Apple is adding generative AI emojis — “genmojis” — that pop up based on the content of your message. We’ve yet to see whether the AI can handle odd situations, abstractions and (most importantly) snark. But it’s past time for a new option to express the feelings and images behind our words.

iPadOS gets a calculator app, finally

Some of the changes coming to iPads via software update are transplants from iOS, such as tools to personalize your tablet’s homescreen or its Control Center. Others are seemingly minor, as is the case with a new floating tab bar that keeps an app’s menu and options out of the way when you don’t need them.

Honestly though, some of the most interesting features coming to Apple’s tablets mainly seem geared toward people who like to jot things down. A long-awaited Calculator app includes the ability to write out math equations and expressions with an Apple Pencil, for the app to solve automatically. Note-takers, meanwhile, may soon see their chicken scratch transformed into something more intelligible thanks to Smart Script, a tool that analyzes your handwriting and improves it.
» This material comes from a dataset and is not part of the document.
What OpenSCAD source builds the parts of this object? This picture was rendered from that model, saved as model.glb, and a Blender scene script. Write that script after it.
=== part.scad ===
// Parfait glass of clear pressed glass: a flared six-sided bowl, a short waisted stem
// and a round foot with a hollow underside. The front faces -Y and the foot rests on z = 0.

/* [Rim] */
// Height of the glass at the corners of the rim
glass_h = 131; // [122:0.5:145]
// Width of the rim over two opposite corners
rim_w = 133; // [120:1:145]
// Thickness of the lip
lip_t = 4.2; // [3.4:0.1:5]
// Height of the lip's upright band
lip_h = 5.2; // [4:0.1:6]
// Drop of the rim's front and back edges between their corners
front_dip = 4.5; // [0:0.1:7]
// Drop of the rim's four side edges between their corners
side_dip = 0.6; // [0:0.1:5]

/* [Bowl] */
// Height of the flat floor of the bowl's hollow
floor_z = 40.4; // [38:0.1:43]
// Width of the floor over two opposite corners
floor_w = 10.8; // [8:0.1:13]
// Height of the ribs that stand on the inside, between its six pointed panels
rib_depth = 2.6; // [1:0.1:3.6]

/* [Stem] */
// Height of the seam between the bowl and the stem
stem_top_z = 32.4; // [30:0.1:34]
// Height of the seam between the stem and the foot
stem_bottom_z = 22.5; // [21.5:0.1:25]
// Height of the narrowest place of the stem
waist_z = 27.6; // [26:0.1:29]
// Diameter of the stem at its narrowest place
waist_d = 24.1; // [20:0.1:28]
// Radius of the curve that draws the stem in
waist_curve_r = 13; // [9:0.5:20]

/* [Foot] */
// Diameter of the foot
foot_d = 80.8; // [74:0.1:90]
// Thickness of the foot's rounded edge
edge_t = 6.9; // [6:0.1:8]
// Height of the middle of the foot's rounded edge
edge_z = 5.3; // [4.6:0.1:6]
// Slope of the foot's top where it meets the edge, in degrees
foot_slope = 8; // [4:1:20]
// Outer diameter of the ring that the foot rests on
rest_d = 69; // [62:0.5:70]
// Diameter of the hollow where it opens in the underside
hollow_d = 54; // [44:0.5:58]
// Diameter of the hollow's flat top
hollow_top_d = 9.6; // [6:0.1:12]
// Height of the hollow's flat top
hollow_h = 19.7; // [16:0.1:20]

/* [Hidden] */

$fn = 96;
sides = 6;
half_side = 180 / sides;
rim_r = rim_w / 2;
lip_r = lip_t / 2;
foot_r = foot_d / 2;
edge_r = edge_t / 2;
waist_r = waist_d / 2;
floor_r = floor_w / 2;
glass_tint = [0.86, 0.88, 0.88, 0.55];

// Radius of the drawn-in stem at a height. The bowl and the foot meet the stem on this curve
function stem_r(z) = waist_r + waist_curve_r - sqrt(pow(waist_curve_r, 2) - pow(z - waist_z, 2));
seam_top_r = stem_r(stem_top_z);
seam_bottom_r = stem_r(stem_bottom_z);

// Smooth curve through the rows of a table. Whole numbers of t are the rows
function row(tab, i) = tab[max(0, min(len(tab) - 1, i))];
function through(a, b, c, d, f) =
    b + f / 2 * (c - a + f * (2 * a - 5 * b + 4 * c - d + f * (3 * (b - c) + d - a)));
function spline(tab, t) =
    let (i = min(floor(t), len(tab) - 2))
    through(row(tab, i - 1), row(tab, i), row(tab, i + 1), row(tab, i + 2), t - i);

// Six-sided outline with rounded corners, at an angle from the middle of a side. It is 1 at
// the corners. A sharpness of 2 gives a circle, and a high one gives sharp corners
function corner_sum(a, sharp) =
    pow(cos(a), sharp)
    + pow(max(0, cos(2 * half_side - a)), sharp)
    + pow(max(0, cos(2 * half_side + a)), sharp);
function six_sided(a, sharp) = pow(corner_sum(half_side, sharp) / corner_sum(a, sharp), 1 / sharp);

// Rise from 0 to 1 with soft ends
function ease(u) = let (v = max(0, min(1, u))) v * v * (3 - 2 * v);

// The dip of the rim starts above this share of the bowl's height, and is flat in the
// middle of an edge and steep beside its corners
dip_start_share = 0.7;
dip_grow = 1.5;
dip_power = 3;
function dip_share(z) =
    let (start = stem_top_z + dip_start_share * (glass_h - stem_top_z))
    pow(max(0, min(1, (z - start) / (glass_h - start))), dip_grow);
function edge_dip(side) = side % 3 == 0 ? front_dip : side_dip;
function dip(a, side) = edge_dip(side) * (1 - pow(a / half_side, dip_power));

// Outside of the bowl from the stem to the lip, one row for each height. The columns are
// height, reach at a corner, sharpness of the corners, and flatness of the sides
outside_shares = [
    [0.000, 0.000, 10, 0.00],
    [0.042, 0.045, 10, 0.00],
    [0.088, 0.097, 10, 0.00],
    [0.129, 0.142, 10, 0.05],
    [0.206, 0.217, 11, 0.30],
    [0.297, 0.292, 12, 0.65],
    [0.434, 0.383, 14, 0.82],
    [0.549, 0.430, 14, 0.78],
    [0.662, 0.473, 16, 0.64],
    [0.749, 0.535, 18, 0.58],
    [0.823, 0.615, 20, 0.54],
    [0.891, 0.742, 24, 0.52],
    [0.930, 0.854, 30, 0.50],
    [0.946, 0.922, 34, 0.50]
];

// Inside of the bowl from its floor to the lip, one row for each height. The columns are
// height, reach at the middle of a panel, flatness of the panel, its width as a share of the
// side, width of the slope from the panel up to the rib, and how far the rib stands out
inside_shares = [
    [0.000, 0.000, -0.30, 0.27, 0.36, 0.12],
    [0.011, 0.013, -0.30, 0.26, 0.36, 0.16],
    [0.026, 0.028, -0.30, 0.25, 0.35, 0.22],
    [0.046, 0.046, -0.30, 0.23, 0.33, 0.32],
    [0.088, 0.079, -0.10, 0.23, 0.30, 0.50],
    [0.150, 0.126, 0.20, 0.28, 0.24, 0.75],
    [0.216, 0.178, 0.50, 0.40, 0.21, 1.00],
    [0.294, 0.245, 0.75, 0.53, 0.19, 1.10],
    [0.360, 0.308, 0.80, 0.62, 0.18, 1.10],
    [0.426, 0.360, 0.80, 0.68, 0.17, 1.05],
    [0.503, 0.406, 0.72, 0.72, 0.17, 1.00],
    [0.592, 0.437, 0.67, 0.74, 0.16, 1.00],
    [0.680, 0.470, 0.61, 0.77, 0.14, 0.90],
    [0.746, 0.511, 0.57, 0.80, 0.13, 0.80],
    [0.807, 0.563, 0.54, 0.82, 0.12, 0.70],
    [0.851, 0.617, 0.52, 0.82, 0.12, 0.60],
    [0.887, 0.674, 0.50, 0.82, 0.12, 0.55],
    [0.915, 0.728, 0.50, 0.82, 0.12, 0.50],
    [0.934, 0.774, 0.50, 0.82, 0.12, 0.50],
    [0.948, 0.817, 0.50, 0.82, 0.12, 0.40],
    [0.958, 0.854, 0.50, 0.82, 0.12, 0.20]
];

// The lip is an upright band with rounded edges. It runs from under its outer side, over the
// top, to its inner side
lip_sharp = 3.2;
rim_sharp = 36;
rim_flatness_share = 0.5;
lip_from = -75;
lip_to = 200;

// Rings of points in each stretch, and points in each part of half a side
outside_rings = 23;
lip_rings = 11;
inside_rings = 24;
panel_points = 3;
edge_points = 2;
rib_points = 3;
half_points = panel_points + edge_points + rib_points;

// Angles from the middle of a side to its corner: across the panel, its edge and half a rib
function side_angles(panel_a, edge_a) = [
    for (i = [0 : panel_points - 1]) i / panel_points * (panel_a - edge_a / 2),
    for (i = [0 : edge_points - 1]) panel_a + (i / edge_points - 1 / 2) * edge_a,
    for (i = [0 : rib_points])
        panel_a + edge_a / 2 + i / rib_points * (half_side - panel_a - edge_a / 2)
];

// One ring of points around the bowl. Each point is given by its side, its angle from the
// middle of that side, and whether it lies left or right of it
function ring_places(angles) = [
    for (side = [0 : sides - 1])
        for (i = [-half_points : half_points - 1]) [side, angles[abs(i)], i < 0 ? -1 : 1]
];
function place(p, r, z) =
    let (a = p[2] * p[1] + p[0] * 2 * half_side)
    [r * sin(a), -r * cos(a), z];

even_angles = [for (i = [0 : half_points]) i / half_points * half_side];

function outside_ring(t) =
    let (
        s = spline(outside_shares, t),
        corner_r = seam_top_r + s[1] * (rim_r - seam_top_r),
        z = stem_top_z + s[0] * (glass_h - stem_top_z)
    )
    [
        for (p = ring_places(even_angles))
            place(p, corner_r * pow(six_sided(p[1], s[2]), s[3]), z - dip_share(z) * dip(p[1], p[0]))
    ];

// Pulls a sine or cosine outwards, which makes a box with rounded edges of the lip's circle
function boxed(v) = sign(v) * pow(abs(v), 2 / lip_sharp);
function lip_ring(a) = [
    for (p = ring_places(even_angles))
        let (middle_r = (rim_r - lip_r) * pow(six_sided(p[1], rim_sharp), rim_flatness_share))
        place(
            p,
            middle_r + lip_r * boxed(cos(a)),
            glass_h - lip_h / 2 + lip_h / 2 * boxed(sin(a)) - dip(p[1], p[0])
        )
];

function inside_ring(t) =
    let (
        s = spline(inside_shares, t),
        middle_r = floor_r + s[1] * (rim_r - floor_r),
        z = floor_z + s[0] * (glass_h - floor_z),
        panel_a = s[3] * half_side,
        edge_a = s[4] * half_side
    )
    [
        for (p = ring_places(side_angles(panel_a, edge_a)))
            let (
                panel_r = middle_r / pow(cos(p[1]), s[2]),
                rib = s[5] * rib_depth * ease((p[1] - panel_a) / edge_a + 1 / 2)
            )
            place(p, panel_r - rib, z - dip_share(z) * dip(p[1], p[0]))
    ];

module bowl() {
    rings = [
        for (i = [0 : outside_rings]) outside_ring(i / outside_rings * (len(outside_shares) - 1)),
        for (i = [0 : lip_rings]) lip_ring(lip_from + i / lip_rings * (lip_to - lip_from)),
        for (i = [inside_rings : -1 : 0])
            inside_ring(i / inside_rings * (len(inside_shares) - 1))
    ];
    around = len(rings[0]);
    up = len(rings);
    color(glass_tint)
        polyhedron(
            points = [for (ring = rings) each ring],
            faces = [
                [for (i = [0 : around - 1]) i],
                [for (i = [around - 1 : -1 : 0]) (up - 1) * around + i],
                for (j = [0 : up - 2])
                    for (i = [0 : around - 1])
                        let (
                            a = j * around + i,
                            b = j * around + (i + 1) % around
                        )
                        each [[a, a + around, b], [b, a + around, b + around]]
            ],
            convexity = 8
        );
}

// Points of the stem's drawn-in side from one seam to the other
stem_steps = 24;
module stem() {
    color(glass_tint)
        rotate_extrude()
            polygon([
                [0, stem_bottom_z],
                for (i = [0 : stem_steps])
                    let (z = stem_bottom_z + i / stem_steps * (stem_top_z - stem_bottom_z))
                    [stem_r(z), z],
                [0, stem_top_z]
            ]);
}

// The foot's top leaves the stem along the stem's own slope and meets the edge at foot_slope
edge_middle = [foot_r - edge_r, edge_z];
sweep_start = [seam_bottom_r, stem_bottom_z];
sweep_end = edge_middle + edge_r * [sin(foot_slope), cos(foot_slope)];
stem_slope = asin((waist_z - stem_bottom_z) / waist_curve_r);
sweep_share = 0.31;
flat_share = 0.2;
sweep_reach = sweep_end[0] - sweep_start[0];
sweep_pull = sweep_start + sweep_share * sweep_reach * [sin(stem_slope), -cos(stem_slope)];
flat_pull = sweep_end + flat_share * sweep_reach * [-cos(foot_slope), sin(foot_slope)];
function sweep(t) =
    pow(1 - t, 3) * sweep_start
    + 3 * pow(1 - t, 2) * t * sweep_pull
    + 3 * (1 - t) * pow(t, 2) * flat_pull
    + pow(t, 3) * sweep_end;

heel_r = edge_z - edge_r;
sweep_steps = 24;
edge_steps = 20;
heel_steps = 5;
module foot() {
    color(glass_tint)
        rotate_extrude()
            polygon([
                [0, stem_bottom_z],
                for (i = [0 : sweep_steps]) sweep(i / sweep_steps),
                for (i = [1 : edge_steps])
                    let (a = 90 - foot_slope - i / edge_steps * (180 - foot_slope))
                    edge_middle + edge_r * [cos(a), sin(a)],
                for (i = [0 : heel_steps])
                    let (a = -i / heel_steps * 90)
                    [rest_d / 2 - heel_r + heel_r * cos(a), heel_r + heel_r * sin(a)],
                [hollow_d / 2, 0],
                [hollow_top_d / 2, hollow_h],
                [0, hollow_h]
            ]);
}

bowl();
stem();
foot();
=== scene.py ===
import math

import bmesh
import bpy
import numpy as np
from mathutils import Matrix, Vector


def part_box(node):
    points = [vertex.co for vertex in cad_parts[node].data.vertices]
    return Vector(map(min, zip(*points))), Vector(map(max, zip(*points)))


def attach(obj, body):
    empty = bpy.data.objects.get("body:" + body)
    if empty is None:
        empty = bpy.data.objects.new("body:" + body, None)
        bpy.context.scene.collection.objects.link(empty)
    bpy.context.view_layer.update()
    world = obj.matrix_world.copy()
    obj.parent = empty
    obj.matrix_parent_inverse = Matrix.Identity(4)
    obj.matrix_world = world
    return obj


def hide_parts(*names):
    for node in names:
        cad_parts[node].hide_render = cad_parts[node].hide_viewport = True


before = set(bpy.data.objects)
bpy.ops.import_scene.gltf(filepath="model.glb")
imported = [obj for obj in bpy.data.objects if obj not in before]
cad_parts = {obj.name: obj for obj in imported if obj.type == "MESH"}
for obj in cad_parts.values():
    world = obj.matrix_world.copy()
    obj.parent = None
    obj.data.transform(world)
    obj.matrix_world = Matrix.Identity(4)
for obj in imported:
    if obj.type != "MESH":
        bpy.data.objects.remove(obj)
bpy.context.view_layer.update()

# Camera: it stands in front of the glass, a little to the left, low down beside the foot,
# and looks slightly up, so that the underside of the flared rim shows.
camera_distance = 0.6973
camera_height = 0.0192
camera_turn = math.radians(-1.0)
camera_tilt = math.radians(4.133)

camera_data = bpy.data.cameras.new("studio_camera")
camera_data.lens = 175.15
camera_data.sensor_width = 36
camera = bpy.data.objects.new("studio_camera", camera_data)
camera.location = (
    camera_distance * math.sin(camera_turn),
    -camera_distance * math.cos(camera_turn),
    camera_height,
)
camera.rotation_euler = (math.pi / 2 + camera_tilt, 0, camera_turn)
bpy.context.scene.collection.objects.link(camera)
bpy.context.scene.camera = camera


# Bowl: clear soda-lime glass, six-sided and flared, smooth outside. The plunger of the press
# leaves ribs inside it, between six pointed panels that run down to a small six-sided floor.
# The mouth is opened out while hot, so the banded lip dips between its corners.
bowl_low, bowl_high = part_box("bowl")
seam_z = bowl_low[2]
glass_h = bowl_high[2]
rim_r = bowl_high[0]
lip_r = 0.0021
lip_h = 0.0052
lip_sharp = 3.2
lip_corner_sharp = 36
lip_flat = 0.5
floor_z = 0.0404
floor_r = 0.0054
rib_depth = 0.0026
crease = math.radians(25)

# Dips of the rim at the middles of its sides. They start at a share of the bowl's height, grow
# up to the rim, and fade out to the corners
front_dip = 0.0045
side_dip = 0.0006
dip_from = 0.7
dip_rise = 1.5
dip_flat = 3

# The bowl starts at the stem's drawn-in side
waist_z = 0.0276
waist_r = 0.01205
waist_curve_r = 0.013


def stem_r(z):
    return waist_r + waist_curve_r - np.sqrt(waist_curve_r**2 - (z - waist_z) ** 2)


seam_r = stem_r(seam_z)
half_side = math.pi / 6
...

VisionPro gets a little upgrade

The software powering Apple’s most ambitious — and perhaps most divisive — product is getting an upgrade after just four months on the market.

When visionOS 2 becomes available this fall, owners of the company’s $3,499 Vision Pro headset will be able to view any of their photos — not just ones captured in a special, “spatial” format — in a slightly 3D way. The headset’s virtual desktop feature, which lets users peer at a purely digital version of their Mac computer’s screen, is being updated to offer a much wider view that’s better suited to multitasking in virtual reality. And a modified take on the headset’s travel mode means owners can use their pricey headsets on trains without their virtual windows sliding around in the front of them. The company also said it is working on bringing more content to the headset, including an original movie.

When you’re wearing Apple’s popular wireless ear buds, an upcoming software update will let you respond to Siri with a nod — which is a little more helpful than it sounds. If Siri announces you have an incoming call, for instance, a quick nod or shake of the head will signal to Apple’s virtual assistant whether you’re will to chat. Apple’s AirPods Pro are also set to receive a voice isolation feature that makes your side of a conversation more clear when you’re moving through noisy environments.

Apple Watch gets healthier

Changes to Apple Watch in the upcoming watchOS 11 will give us even more ways to track our health at a granular level, from inputting our effort level during workouts to tracking the gestational age of a pregnancy. You can even use the new Vitals app to watch how your current temperature, heart rate and sleep quality compare to past weeks. But perhaps the most welcome change is an escape from the tyranny of the Health app step counter. Now you can opt out of closing your rings when you need to rest or recover without breaking your streak.

Apple’s making its own password app

Do you want to look at your little screen while browsing on your big screen? You can do that now with MacOS’s new iPhone Mirroring. The feature lives right in your Mac dock. Click on it to see your iPhone screen hovering on your computer screen. You can swipe around, view your notifications or drag files back and forth from the phone to the computer. Apple is also debuting a Passwords app, which looks like a combination of an authenticator app and a password manager. The app syncs across Apple devices so you can keep your passwords on hand without paying per device like some password apps.